A propósito desta fotografia a Ana Lúcia Almeida, escreveu a crónica que podem ler abaixo da imagem.
Obrigado Ana.




Segue uma crónica sobre o comércio tradicional a propósito de uma crónica do António Araújo.


Âncora

Encantou-me a fotografia de um reclamo luminoso em que, num canto qualquer da cidade só avistado por olhos de ver, como os do António Araújo, uma âncora vermelha publicita há anos as qualidades das linhas desse nome.


Se há coisa a que nunca resisti, foi àquelas meadinhas de cores impecavelmente enfaixadas, que, ao menor descuido, se emaranhavam num sarilho sem remédio.


Havia os que acumulavam cromos repetidos, outros faziam desfilar bonequinhos da Isbá e exibiam brindes do sabão Extra. Eu enfileirava cores no fundo de uma caixa de cartão, esticando um arco-íris a que não apetecia o fim.

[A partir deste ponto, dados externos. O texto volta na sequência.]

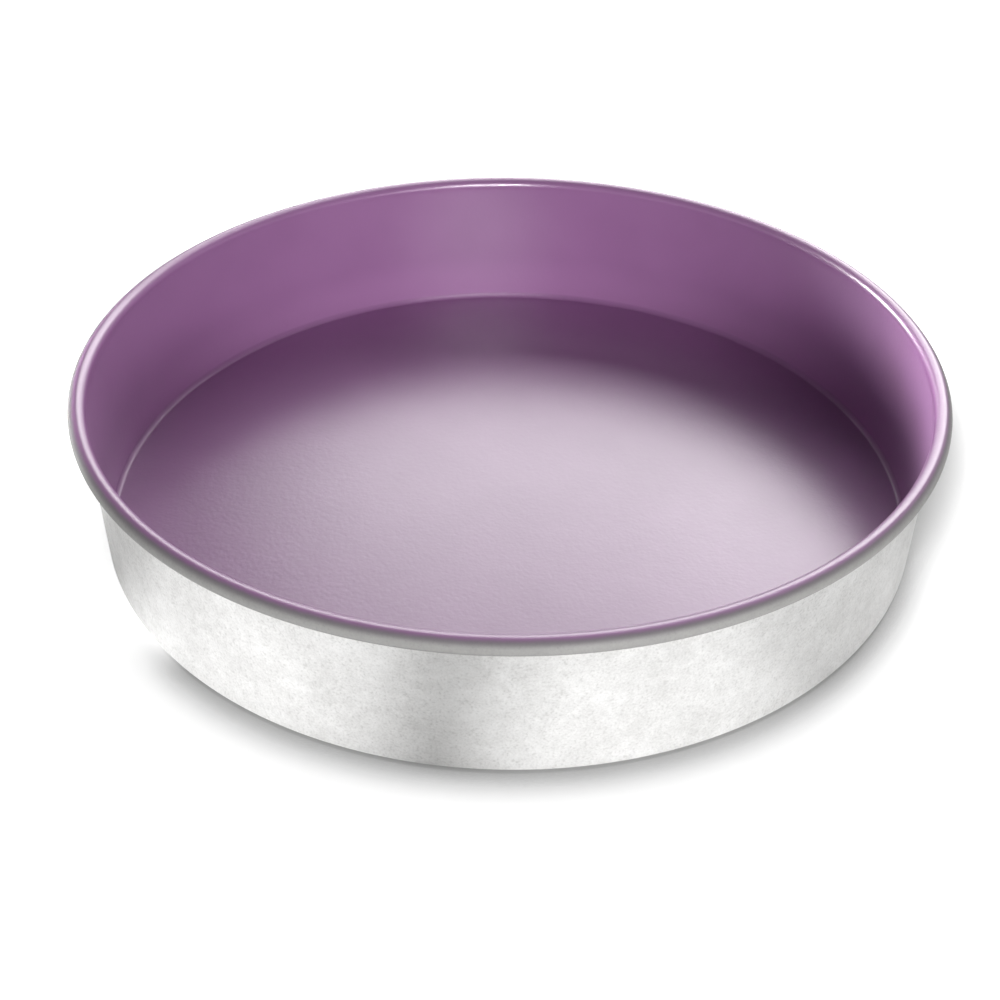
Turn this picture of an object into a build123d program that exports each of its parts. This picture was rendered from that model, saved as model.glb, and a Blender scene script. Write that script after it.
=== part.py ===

Era todo um ritual que começava pelo poupar dos escudos suficientes para poder comprar ao  menos três duma vez .

No  Farinha, onde hoje é um laboratório de análises clínicas, tinham uma espécie de bancada tipográfica, cheia de gavetinhas, que, em vez de letras, guardava meadas de todas as cores. Passei horas naquela loja. Do outro lado do balcão, de bata de sarja cinzenta e óculos presos num fio de contas, a caixeira ia e vinha, desenrolando peças de flanela às florzinhas, medindo elástico roliço e descobrindo os botões capazes de certeiramente combinar com a amostra exibida pelas mais exigentes das freguesas. A cada ida, a cada vinda, acrescentava um novo tabuleiro à babel que me ia crescendo na frente, sem trejeitos impacientes nem excessos delicodoces.

Mais que balcões de pinho resinoso, caixas empilhadas, montras mais ou menos atulhadas, guarda-chuvas ao sol e bandeirinhas vermelhas a assinalar, são pessoas como a D. Carmelo que, com a sua benevolência cortês, a sua atenção prestável, o seu conhecimento do que lhes passa pelas mãos e a sua capacidade de intuir as necessidades e respeitar os tempos de quem tem pela frente que fazem com que um espaço se torne tradição. A tradição é onde se volta outra vez. É tempo do comércio dito tradicional se tornar tradição.